There had been rain in the night when we left Arles, much needed, for it was the season of drought. It was mid-morning and the roads were hard and perfect, and led us along sparkling waysides and between refreshed vineyards, and gardens, and olive groves. It seemed a good deal like traveling through Eden, and I don't suppose heaven – the automobilist's heaven (assuming that there is one) – is much better.

I wish I could do justice to the Midi, but even Mistral could not do that. It is the most fruitful, luscious land one can imagine. Everything there seems good to eat, to smell of – to devour in some way. The vines were loaded with purple and topaz grapes, and I was dying to steal some, though for a few francs we had bought a basket of clusters, with other luncheon supplies, in Arles. It finally became necessary to stop and eat these things – those grape fields were too tempting.

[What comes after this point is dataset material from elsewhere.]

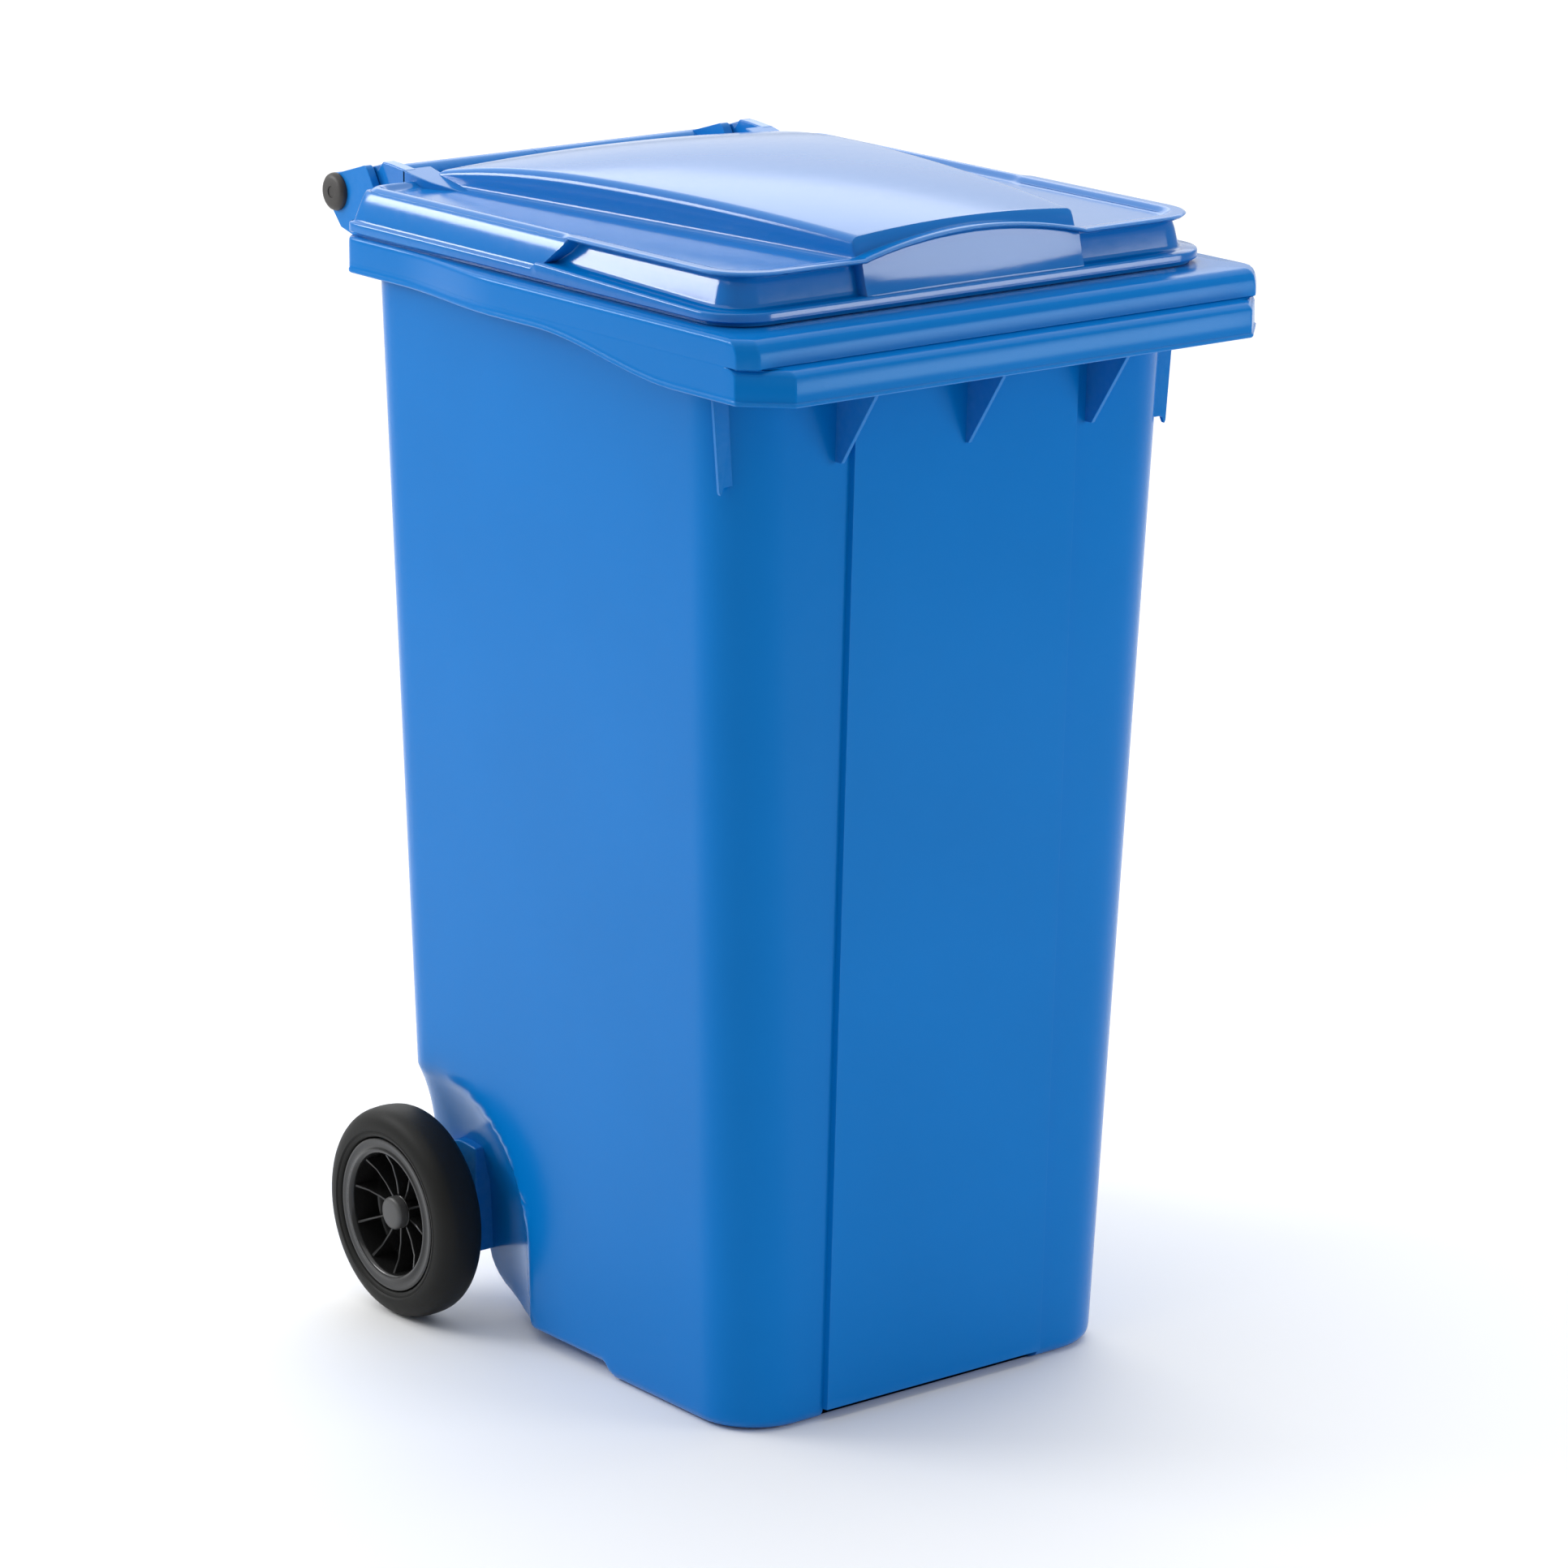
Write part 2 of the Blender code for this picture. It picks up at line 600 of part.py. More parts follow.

It is my opinion that nothing in the world is more enjoyable than an automobile roadside luncheon. One does not need to lug a heavy basket mile after mile until a suitable place is found, and compromise at last because the flesh rebels. With a car, a mile, two miles, five miles, are matters of a few minutes. You run along leisurely until you reach the brook, the shade, the seclusion that invites you. Then you are fresh and cool and deliberate. No need to hurry because of the long tug home again. You enjoy the things you have brought, unfretted by fatigue, undismayed by the prospect ahead. You are in no hurry to go. You linger and smoke and laze a little and discuss the environment – the fields, the growing things, the people through whose lands and lives you are cutting a cross-section, as it seems. You wonder about their customs, their diversions, what they do in winter, how it is in their homes. You speculate on their history, on what the land was like in its primeval period before there were any fields and homes – civilized homes – there at all. Perhaps – though this is unlikely – you know a little about these things. It is no advantage; your speculations are just as valuable and more picturesque. There are many pleasant things about motor gypsying, but our party, at least, agreed that the wayside luncheon is the pleasantest of all.

Furthermore, it is economical. Unless one wants hot dishes, you can get more things, and more delicious things, in the village shops or along the way than you can find at the wayside hotel or restaurant, and for half the amount. Our luncheon that day – we ate it between Arles and Tarascon – consisted of tinned chicken, fresh bread with sweet butter, Roquefort cheese, ripe grapes, and some French cakes – plenty, and all of the best, at a cost of about sixty cents for our party of four. And when we were finally ready to go, and had cleaned up and secreted every particle of paper or other refuse (for the true motorist never leaves a place unsightly) we felt quite as pleased with ourselves and the world, and the things of the infinite, as if we had paid two or three times as much for a meal within four walls.